-- start DATASET EXCERPT --

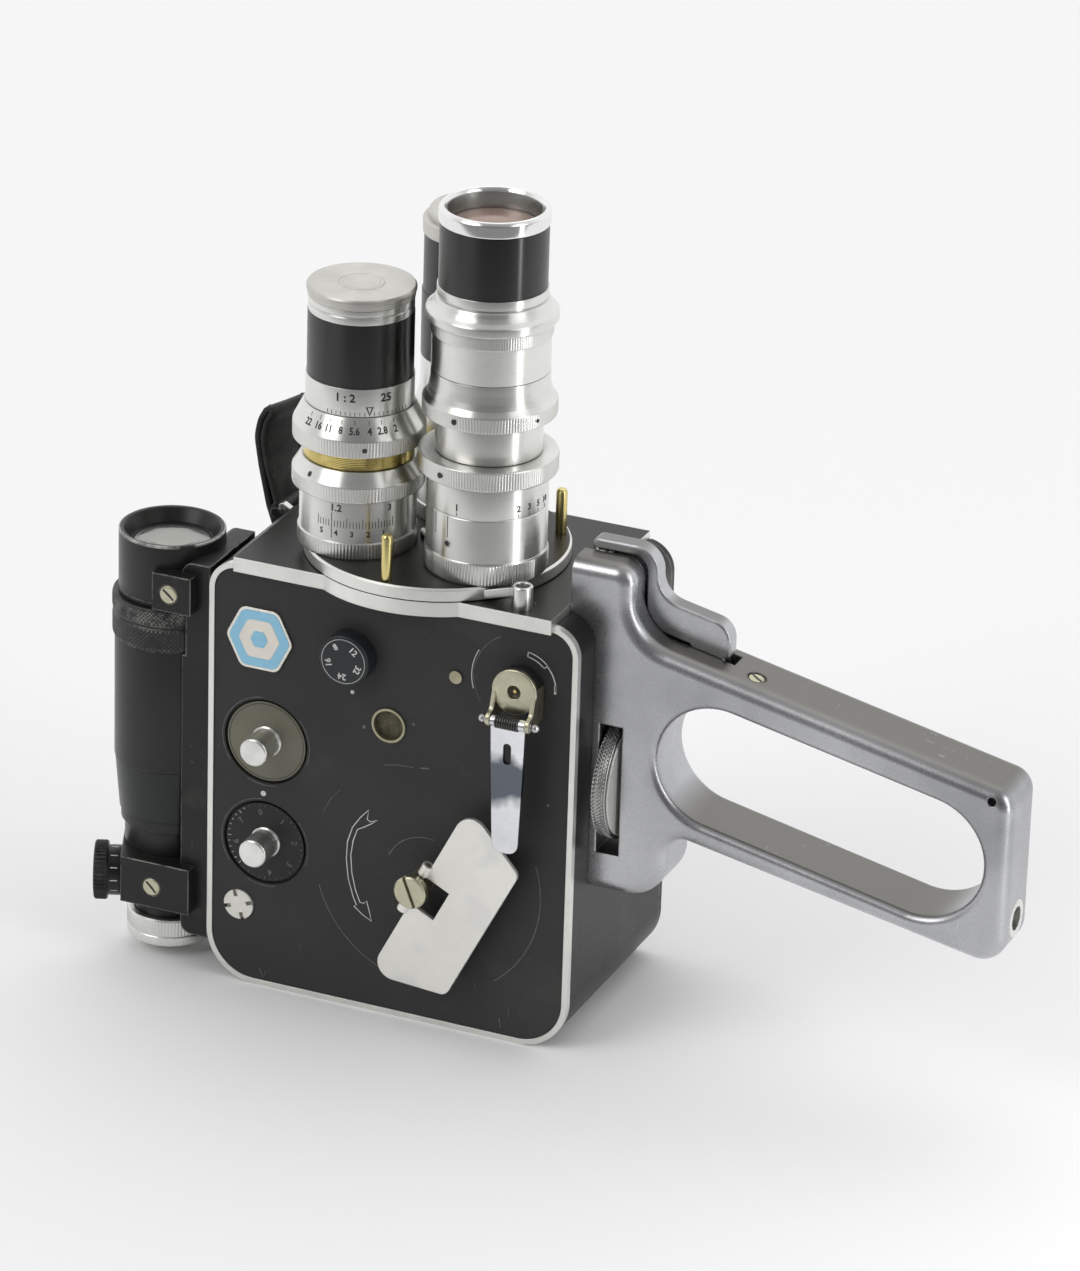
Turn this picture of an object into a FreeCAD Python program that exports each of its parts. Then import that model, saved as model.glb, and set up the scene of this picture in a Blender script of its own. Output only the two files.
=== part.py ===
import FreeCAD, Part
import math
import os

V = FreeCAD.Vector

# Spring-wound double-8 movie camera that stands on its rear face, lengths in millimetres.
# X runs from the top face of the housing towards the pistol grip, Y from the side plate
# towards the film door, and Z up from the rear face towards the lenses. The finished
# pieces are moved so that the origin is the middle of the rear face.

# Clearances
RUN = 0.05
FACE_RUN = 0.1
AIR = 0.3

# Housing
BODY_W = 103.6
BODY_D = 65.0
BODY_H = 120.0
REAR_CORNER_R = 13.8
FRONT_CORNER_R = 8.0
WALL = 2.6
FRONT_WALL = 5.6
SIDE_T = 2.0
TRIM_W = 1.5
PANEL_SUNK = 0.3
LEDGE = 1.5
WINDOW_MARGIN = 2.7
WINDOW_LIP = 3.0

# Film door, hinged beside the top face
DOOR_T = 3.0
DOOR_EDGE_R = 1.4
HINGE_R = 2.0
HINGE_PIN_R = 0.9
HINGE_OUT = 2.3
HINGE_LOW = 30.0
HINGE_DOWN = 28.0
HINGE_HIGH = BODY_H - HINGE_DOWN
HINGE_END = 9.0
LATCH_IN = 15.6
LATCH_AT = (BODY_W - LATCH_IN, BODY_H / 2)
LATCH_R = 9.0
LATCH_RISE = 1.2
LATCH_STUD_R = 2.5
LATCH_BAR_L = 13.0
LATCH_BAR_W = 4.0
LATCH_BAR_T = 1.2

# Front plate and turret
PLATE_INSET = 7.3
PLATE_SEAT = 2.0
PLATE_T = 4.0
PLATE_OVER = 1.0
TURRET_DEEP = 28.0
TURRET_AT = (BODY_W / 2, TURRET_DEEP)
BULGE_R = 34.6
TURRET_GAP = 0.3
TURRET_R = 34.65
TURRET_T = 3.4
PIVOT_R = 3.0
PIVOT_HEAD_H = 1.6
LENS_PITCH = 20.9
LENS_PORT_R = 8.0
APERTURE_R = 5.0
TURRET_PIN_R = 1.7
TURRET_PIN_PITCH = 31.9
TURRET_PIN_H = 12.6
RELEASE_OUT = 34.5
RELEASE_FORE = 22.2
RELEASE_AT = (TURRET_AT[0] + RELEASE_OUT, TURRET_AT[1] - RELEASE_FORE)
RELEASE_R = 2.6
RELEASE_BORE_R = 1.6
RELEASE_H = 7.2
CATCH_T = 2.3
CATCH_EYE_R = 3.8
CATCH_NOSE_R = 1.4
CATCH_ANGLE = -46.0

# Lens in the front left port: base, scale barrel, focus ring, helicoid, iris ring, hood, cap
LENS_BORE_R = 8.0
LENS_CORE_R = 12.0
A_BASE_R = 15.6
A_BASE_H = 4.4
A_SCALE_R = 15.1
A_SCALE_H = 11.9
A_FOCUS_R = 17.2
A_FOCUS_RIM_H = 4.1
A_FOCUS_NECK_R = 14.9
A_FOCUS_CONE_H = 3.8
A_HELICOID_R = 14.3
A_HELICOID_H = 4.5
A_IRIS_R = 17.2
A_IRIS_RIM_H = 4.6
A_IRIS_NECK_R = 14.3
A_IRIS_CONE_H = 5.6
A_NAME_R = 14.0
A_NAME_H = 7.5
A_HOOD_R = 13.7
A_HOOD_H = 17.1
A_STEP_R = 13.6
A_STEP_H = 3.9
A_CAP_R = 14.1
A_CAP_H = 3.0
CAP_PLUG_R = 11.3
CAP_PLUG_H = 6.0
CAP_WALL = 1.2

# Lens in the front right port: the long one
B_BASE_R = 16.0
B_BASE_H = 6.0
B_SCALE_R = 15.6
B_SCALE_H = 20.6
B_FOCUS_R = 18.0
B_FOCUS_H = 5.6
B_NECK_R = 13.8
B_NECK_H = 10.0
B_IRIS_R = 17.3
B_IRIS_RIM_H = 4.3
B_IRIS_NECK_R = 15.2
B_IRIS_CONE_H = 7.8
B_TUBE_H = 12.1
B_FLANGE_R = 17.0
B_FLANGE_H = 4.2
B_SLOPE_R = 14.1
B_SLOPE_H = 4.1
B_SILVER_H = 1.9
B_HOOD_R = 13.85
B_HOOD_H = 16.5
B_RIM_R = 14.2
B_RIM_H = 4.4
B_MOUTH_R = 12.2
B_MOUTH_DEPTH = 8.7
B_GLASS_SEAT_R = 10.6

# Lens in the rear port, in the taking position
C_BASE_R = 15.6
C_BASE_H = 4.4
C_SCALE_R = 15.1
C_SCALE_H = 13.9
C_FOCUS_R = 17.2
C_FOCUS_RIM_H = 6.0
C_FOCUS_NECK_R = 14.6
C_FOCUS_CONE_H = 6.0
C_FLARE_R = 15.4
C_FLARE_H = 6.2
C_SILVER_R = 14.0
C_SILVER_H = 7.1
C_DARK_R = 14.1
C_DARK_H = 17.7
C_HOOD_R = 13.8
C_HOOD_H = 15.7
C_CAP_R = 14.2
C_CAP_H = 4.0
C_CAP_TOP_R = 12.6
C_CAP_TOP_H = 2.3
GLASS_R = 10.8
GLASS_T = 2.6
GLASS_CROWN = 0.8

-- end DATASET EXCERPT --

GOAL => Return a word-for-word copy of the lines from the beginning of the listing to the line holding "CATCH_ANGLE = -46.0", both kept.

EXERCISE RESULT =>
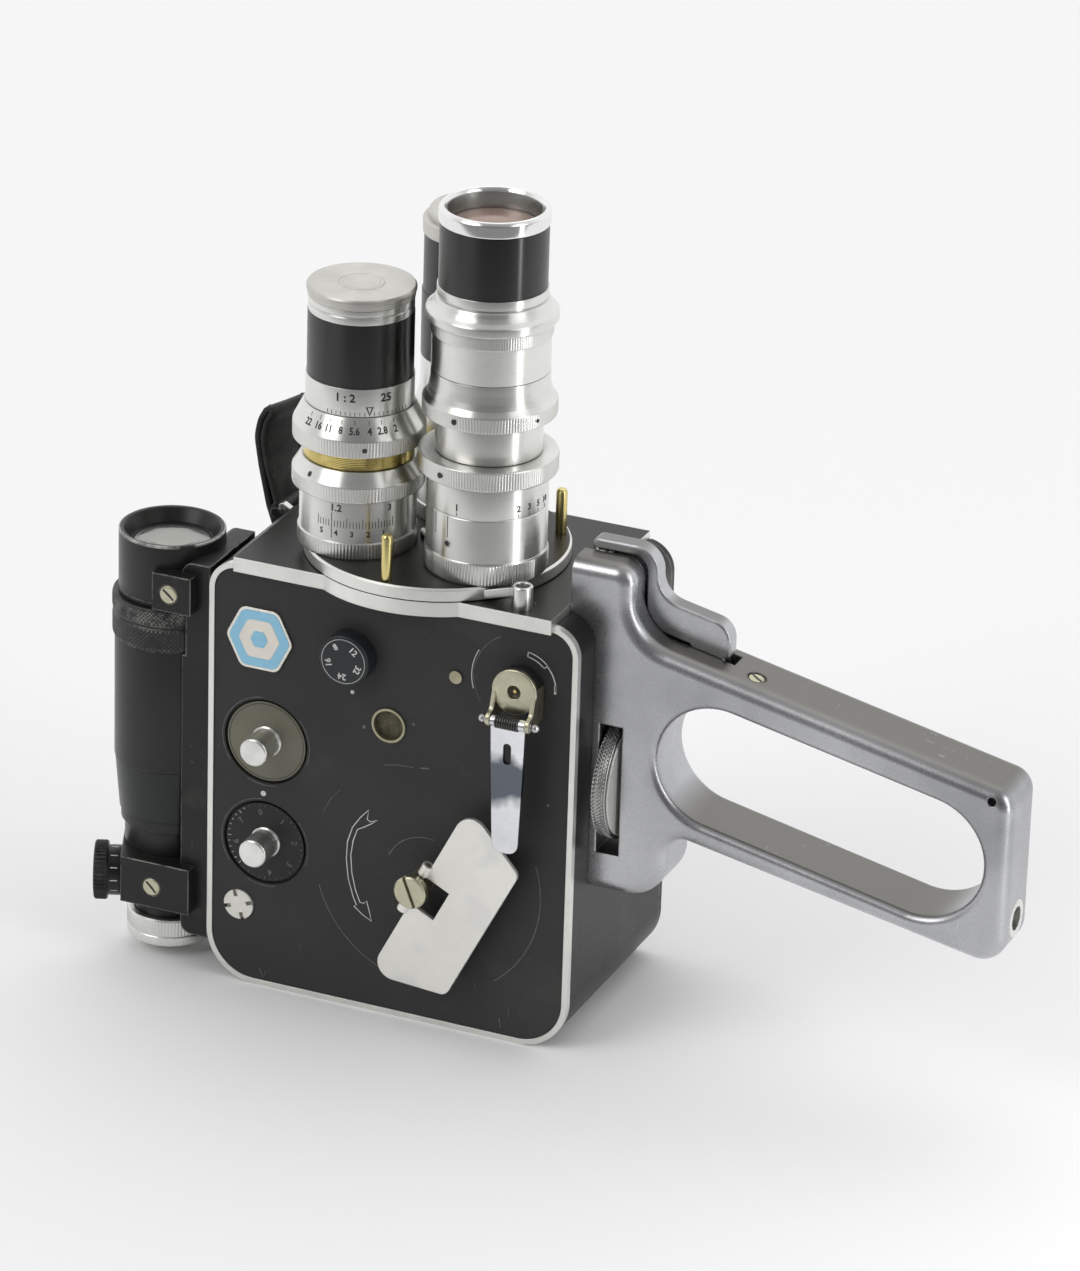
Turn this picture of an object into a FreeCAD Python program that exports each of its parts. Then import that model, saved as model.glb, and set up the scene of this picture in a Blender script of its own. Output only the two files.
=== part.py ===
import FreeCAD, Part
import math
import os

V = FreeCAD.Vector

# Spring-wound double-8 movie camera that stands on its rear face, lengths in millimetres.
# X runs from the top face of the housing towards the pistol grip, Y from the side plate
# towards the film door, and Z up from the rear face towards the lenses. The finished
# pieces are moved so that the origin is the middle of the rear face.

# Clearances
RUN = 0.05
FACE_RUN = 0.1
AIR = 0.3

# Housing
BODY_W = 103.6
BODY_D = 65.0
BODY_H = 120.0
REAR_CORNER_R = 13.8
FRONT_CORNER_R = 8.0
WALL = 2.6
FRONT_WALL = 5.6
SIDE_T = 2.0
TRIM_W = 1.5
PANEL_SUNK = 0.3
LEDGE = 1.5
WINDOW_MARGIN = 2.7
WINDOW_LIP = 3.0

# Film door, hinged beside the top face
DOOR_T = 3.0
DOOR_EDGE_R = 1.4
HINGE_R = 2.0
HINGE_PIN_R = 0.9
HINGE_OUT = 2.3
HINGE_LOW = 30.0
HINGE_DOWN = 28.0
HINGE_HIGH = BODY_H - HINGE_DOWN
HINGE_END = 9.0
LATCH_IN = 15.6
LATCH_AT = (BODY_W - LATCH_IN, BODY_H / 2)
LATCH_R = 9.0
LATCH_RISE = 1.2
LATCH_STUD_R = 2.5
LATCH_BAR_L = 13.0
LATCH_BAR_W = 4.0
LATCH_BAR_T = 1.2

# Front plate and turret
PLATE_INSET = 7.3
PLATE_SEAT = 2.0
PLATE_T = 4.0
PLATE_OVER = 1.0
TURRET_DEEP = 28.0
TURRET_AT = (BODY_W / 2, TURRET_DEEP)
BULGE_R = 34.6
TURRET_GAP = 0.3
TURRET_R = 34.65
TURRET_T = 3.4
PIVOT_R = 3.0
PIVOT_HEAD_H = 1.6
LENS_PITCH = 20.9
LENS_PORT_R = 8.0
APERTURE_R = 5.0
TURRET_PIN_R = 1.7
TURRET_PIN_PITCH = 31.9
TURRET_PIN_H = 12.6
RELEASE_OUT = 34.5
RELEASE_FORE = 22.2
RELEASE_AT = (TURRET_AT[0] + RELEASE_OUT, TURRET_AT[1] - RELEASE_FORE)
RELEASE_R = 2.6
RELEASE_BORE_R = 1.6
RELEASE_H = 7.2
CATCH_T = 2.3
CATCH_EYE_R = 3.8
CATCH_NOSE_R = 1.4
CATCH_ANGLE = -46.0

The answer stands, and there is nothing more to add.